Short exercise:
Everything from the line with "the lowest fold" through the line with "imported = [obj" should be repeated exactly, both of those lines included, and nothing else.

>> START Data extract

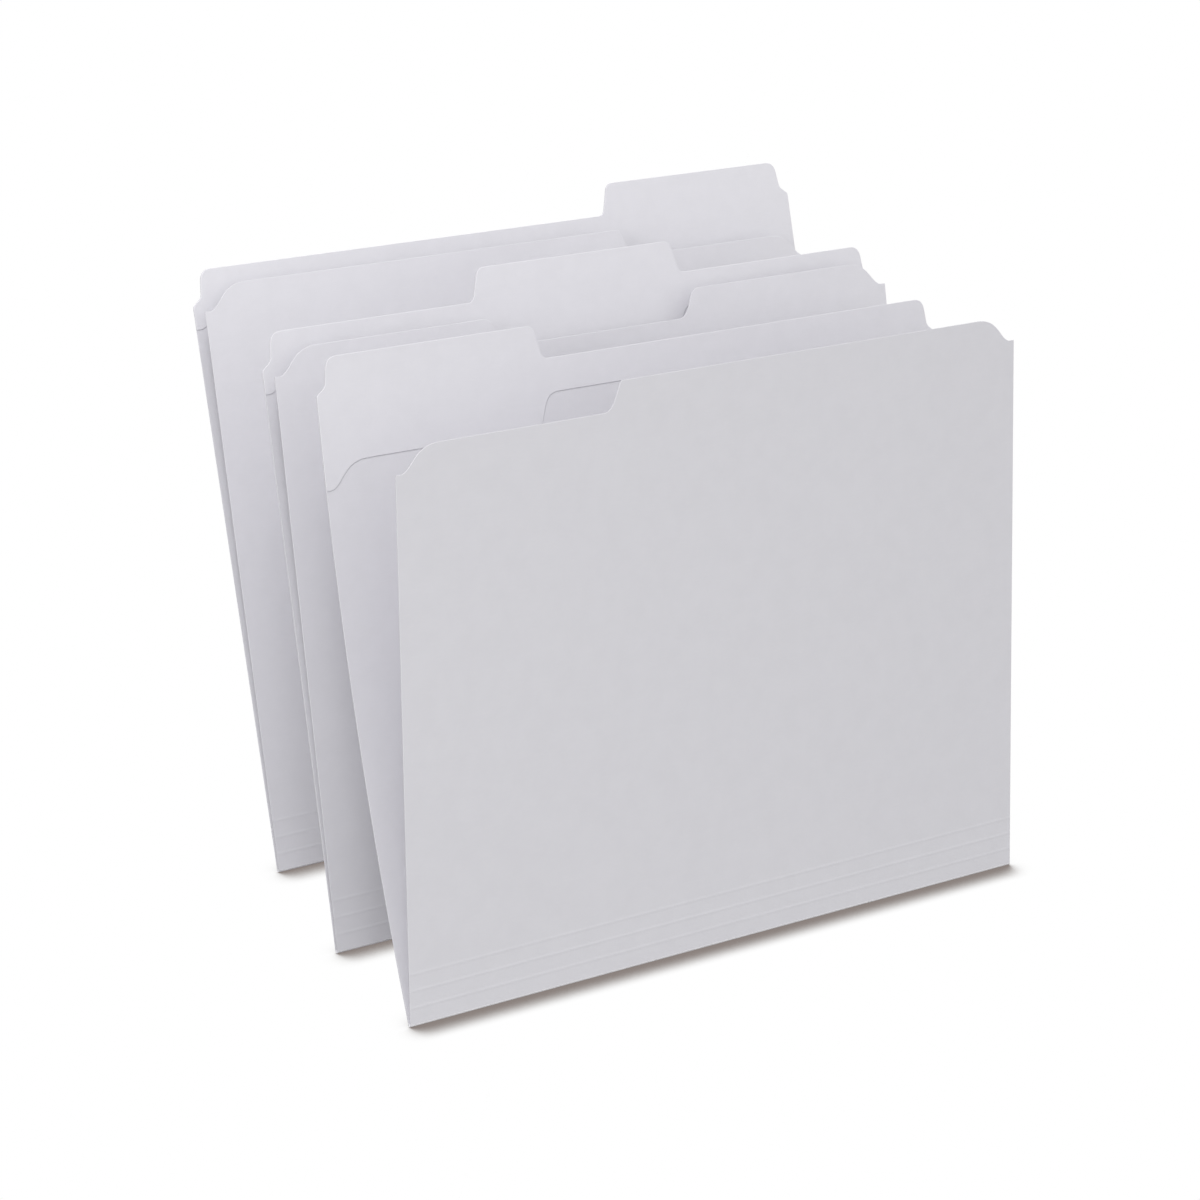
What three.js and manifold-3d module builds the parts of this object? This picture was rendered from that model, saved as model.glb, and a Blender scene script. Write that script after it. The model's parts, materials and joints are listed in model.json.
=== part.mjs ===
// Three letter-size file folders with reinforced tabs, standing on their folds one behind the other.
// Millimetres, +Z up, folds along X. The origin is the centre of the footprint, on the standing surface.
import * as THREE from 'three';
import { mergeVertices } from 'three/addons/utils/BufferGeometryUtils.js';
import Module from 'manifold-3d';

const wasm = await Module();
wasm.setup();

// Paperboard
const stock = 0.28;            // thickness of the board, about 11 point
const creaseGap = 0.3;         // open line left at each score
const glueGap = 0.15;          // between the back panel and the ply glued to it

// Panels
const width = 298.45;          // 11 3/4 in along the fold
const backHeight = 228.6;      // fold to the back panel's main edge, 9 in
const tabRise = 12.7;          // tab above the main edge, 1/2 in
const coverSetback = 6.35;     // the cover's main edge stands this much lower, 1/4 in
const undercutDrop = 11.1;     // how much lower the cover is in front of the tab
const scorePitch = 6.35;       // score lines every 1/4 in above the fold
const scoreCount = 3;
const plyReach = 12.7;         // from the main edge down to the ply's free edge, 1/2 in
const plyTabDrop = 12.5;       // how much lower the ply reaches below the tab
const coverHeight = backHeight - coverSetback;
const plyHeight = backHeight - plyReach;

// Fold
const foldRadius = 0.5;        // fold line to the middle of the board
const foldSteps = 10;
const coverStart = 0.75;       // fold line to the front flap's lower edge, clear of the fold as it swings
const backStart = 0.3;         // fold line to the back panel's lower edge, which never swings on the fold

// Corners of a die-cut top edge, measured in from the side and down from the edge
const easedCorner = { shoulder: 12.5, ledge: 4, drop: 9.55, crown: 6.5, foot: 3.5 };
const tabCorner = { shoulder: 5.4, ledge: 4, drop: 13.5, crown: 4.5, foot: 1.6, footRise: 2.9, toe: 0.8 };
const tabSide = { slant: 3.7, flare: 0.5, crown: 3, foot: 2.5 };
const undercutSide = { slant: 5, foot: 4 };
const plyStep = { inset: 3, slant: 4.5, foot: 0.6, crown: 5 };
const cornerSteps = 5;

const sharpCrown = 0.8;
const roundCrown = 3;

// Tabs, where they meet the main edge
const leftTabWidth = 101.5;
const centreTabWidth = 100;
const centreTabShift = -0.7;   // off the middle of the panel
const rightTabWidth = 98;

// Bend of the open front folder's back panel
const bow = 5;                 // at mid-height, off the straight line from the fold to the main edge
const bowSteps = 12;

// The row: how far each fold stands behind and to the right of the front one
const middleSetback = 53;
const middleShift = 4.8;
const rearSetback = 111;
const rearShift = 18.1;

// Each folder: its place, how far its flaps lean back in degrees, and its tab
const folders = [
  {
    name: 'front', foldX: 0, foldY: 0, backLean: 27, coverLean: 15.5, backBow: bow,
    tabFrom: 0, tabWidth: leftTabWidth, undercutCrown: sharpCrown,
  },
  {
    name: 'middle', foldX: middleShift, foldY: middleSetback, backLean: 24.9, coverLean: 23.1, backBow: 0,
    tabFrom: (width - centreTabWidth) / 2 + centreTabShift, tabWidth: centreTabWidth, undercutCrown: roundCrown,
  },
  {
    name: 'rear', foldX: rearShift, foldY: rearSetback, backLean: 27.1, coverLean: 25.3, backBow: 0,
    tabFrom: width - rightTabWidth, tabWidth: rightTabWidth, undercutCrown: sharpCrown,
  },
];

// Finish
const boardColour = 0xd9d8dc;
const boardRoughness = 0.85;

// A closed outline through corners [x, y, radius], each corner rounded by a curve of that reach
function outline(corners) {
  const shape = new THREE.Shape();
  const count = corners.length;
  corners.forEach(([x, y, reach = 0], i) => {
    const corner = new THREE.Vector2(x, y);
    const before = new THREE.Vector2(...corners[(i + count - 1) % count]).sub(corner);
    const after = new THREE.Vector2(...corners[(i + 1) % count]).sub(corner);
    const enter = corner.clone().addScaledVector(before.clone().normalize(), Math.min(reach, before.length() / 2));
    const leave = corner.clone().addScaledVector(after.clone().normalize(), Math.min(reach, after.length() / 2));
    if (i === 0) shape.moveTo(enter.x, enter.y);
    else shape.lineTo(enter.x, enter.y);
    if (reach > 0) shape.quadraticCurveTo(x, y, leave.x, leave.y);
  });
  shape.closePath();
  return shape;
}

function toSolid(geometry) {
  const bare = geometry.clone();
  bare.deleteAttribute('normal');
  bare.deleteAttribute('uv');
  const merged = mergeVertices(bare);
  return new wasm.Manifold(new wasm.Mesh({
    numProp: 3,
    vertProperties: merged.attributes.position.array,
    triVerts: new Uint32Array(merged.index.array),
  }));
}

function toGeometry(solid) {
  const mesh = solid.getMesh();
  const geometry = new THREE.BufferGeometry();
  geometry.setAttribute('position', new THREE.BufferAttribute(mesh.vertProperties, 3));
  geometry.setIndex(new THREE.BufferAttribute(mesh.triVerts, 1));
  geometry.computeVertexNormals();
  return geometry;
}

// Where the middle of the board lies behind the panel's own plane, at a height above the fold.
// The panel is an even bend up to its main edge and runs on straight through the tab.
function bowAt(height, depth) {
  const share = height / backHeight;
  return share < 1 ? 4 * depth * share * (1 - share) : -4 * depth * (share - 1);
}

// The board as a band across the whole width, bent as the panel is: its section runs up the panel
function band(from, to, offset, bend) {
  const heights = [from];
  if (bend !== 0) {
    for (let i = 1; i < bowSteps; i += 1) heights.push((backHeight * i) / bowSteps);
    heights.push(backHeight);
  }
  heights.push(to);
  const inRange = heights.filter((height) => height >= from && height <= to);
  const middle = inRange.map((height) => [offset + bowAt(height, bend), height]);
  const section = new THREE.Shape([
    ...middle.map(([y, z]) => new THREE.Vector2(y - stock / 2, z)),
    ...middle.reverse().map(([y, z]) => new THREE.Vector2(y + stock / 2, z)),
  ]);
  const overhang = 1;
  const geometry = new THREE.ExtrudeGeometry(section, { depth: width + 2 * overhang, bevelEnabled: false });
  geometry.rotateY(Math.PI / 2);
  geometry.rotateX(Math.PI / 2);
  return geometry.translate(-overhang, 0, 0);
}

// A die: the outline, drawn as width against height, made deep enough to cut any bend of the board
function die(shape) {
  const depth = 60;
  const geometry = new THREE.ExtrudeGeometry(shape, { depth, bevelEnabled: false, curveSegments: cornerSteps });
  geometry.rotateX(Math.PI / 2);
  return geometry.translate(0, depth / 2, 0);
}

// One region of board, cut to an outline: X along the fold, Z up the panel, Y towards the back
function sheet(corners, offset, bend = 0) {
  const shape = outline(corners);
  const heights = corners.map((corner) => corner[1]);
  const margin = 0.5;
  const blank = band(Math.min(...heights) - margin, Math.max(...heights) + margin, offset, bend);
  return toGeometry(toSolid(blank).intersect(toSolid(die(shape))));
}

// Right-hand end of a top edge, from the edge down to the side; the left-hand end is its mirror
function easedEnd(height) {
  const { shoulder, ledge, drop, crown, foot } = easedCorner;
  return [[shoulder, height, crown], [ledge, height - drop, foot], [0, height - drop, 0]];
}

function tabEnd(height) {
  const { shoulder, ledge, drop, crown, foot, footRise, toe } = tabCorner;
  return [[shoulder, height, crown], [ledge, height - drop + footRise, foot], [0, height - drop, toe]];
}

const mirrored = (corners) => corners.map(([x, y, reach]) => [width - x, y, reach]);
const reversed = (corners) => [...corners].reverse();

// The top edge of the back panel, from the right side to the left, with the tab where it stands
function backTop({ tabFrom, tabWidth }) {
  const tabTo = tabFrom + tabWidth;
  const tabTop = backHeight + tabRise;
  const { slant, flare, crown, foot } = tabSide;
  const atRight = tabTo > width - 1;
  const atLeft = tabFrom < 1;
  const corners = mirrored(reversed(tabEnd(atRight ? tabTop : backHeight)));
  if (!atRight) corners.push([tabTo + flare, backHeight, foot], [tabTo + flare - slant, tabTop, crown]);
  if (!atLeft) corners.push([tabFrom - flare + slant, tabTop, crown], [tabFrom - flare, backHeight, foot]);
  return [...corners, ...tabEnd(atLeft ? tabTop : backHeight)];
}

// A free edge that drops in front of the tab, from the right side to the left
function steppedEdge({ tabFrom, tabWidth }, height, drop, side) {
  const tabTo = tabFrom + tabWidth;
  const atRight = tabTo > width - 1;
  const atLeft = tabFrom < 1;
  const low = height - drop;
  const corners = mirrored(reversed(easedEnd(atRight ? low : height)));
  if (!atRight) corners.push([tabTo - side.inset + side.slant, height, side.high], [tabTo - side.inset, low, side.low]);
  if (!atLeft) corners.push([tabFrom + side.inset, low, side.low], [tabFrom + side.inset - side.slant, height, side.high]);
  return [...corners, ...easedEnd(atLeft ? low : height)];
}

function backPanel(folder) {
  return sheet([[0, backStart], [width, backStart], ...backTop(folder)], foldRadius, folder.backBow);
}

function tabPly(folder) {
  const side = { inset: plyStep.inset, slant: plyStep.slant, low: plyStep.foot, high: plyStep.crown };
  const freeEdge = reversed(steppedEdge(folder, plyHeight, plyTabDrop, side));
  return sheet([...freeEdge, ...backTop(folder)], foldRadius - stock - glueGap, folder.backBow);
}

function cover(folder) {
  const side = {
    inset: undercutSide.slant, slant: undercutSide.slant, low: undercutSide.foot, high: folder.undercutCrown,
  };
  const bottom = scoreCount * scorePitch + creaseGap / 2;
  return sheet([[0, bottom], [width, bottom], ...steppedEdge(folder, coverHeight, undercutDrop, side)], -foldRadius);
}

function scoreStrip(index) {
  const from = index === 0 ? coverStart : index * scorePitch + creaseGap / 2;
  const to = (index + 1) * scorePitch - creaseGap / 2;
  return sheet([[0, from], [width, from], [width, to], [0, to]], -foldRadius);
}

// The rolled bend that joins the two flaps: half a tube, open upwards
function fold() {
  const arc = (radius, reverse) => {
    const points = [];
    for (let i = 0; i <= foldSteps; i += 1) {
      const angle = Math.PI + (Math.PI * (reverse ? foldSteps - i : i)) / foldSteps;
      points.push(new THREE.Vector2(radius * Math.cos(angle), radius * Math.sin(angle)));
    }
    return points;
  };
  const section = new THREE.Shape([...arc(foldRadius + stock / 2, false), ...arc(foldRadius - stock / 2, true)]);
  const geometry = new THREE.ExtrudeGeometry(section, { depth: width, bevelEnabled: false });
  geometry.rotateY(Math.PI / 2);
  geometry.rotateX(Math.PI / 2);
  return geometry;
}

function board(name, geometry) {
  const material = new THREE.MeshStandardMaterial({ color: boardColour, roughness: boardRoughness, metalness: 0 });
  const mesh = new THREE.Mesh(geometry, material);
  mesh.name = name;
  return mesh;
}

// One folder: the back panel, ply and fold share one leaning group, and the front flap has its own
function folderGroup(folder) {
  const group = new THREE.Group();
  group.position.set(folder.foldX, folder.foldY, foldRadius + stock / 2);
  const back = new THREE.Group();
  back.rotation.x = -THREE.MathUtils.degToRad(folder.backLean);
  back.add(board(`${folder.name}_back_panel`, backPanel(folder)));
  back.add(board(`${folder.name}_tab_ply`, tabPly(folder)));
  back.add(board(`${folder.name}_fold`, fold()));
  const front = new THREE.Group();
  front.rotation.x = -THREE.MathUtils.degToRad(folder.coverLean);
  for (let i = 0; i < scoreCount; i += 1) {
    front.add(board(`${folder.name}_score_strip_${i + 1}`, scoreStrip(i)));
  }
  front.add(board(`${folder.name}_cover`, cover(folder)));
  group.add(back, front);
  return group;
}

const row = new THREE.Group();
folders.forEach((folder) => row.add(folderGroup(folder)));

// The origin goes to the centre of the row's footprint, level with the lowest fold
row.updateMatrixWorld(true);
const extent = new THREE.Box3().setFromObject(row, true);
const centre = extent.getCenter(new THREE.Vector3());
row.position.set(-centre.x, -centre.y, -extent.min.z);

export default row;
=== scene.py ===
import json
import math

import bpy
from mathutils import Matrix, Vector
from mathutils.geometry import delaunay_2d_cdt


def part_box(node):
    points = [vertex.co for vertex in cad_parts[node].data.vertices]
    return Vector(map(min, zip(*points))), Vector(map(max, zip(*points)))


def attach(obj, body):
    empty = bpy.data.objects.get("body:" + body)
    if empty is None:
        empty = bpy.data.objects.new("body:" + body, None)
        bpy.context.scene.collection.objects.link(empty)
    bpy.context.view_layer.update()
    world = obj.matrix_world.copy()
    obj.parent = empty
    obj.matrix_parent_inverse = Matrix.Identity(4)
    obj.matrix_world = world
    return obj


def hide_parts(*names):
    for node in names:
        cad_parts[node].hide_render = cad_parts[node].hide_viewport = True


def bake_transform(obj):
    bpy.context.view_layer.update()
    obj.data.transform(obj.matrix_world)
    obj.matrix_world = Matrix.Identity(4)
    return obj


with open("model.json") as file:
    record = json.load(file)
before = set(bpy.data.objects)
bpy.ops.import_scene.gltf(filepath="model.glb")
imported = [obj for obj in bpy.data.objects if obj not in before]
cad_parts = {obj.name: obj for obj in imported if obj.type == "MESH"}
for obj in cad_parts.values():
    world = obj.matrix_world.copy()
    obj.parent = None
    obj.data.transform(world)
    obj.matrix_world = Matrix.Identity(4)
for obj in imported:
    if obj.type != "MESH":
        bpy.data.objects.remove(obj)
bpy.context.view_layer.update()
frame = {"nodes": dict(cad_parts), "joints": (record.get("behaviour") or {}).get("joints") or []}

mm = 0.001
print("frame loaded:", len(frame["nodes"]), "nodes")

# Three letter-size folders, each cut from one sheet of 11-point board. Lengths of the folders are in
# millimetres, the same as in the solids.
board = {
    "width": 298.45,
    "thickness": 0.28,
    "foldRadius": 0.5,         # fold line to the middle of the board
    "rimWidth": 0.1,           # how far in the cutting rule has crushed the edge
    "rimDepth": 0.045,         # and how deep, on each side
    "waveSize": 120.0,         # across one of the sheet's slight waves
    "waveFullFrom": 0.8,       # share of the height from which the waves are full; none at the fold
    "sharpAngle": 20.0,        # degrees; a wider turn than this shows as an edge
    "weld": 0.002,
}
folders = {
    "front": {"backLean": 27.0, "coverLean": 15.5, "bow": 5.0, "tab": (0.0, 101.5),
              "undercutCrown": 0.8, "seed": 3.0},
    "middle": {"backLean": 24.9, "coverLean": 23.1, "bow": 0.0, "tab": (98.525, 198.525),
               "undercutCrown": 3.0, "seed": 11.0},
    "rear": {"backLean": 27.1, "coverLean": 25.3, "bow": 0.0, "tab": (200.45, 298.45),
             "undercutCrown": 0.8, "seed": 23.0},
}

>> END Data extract

Output:
// The origin goes to the centre of the row's footprint, level with the lowest fold
row.updateMatrixWorld(true);
const extent = new THREE.Box3().setFromObject(row, true);
const centre = extent.getCenter(new THREE.Vector3());
row.position.set(-centre.x, -centre.y, -extent.min.z);

export default row;
=== scene.py ===
import json
import math

import bpy
from mathutils import Matrix, Vector
from mathutils.geometry import delaunay_2d_cdt


def part_box(node):
    points = [vertex.co for vertex in cad_parts[node].data.vertices]
    return Vector(map(min, zip(*points))), Vector(map(max, zip(*points)))


def attach(obj, body):
    empty = bpy.data.objects.get("body:" + body)
    if empty is None:
        empty = bpy.data.objects.new("body:" + body, None)
        bpy.context.scene.collection.objects.link(empty)
    bpy.context.view_layer.update()
    world = obj.matrix_world.copy()
    obj.parent = empty
    obj.matrix_parent_inverse = Matrix.Identity(4)
    obj.matrix_world = world
    return obj


def hide_parts(*names):
    for node in names:
        cad_parts[node].hide_render = cad_parts[node].hide_viewport = True


def bake_transform(obj):
    bpy.context.view_layer.update()
    obj.data.transform(obj.matrix_world)
    obj.matrix_world = Matrix.Identity(4)
    return obj


with open("model.json") as file:
    record = json.load(file)
before = set(bpy.data.objects)
bpy.ops.import_scene.gltf(filepath="model.glb")
imported = [obj for obj in bpy.data.objects if obj not in before]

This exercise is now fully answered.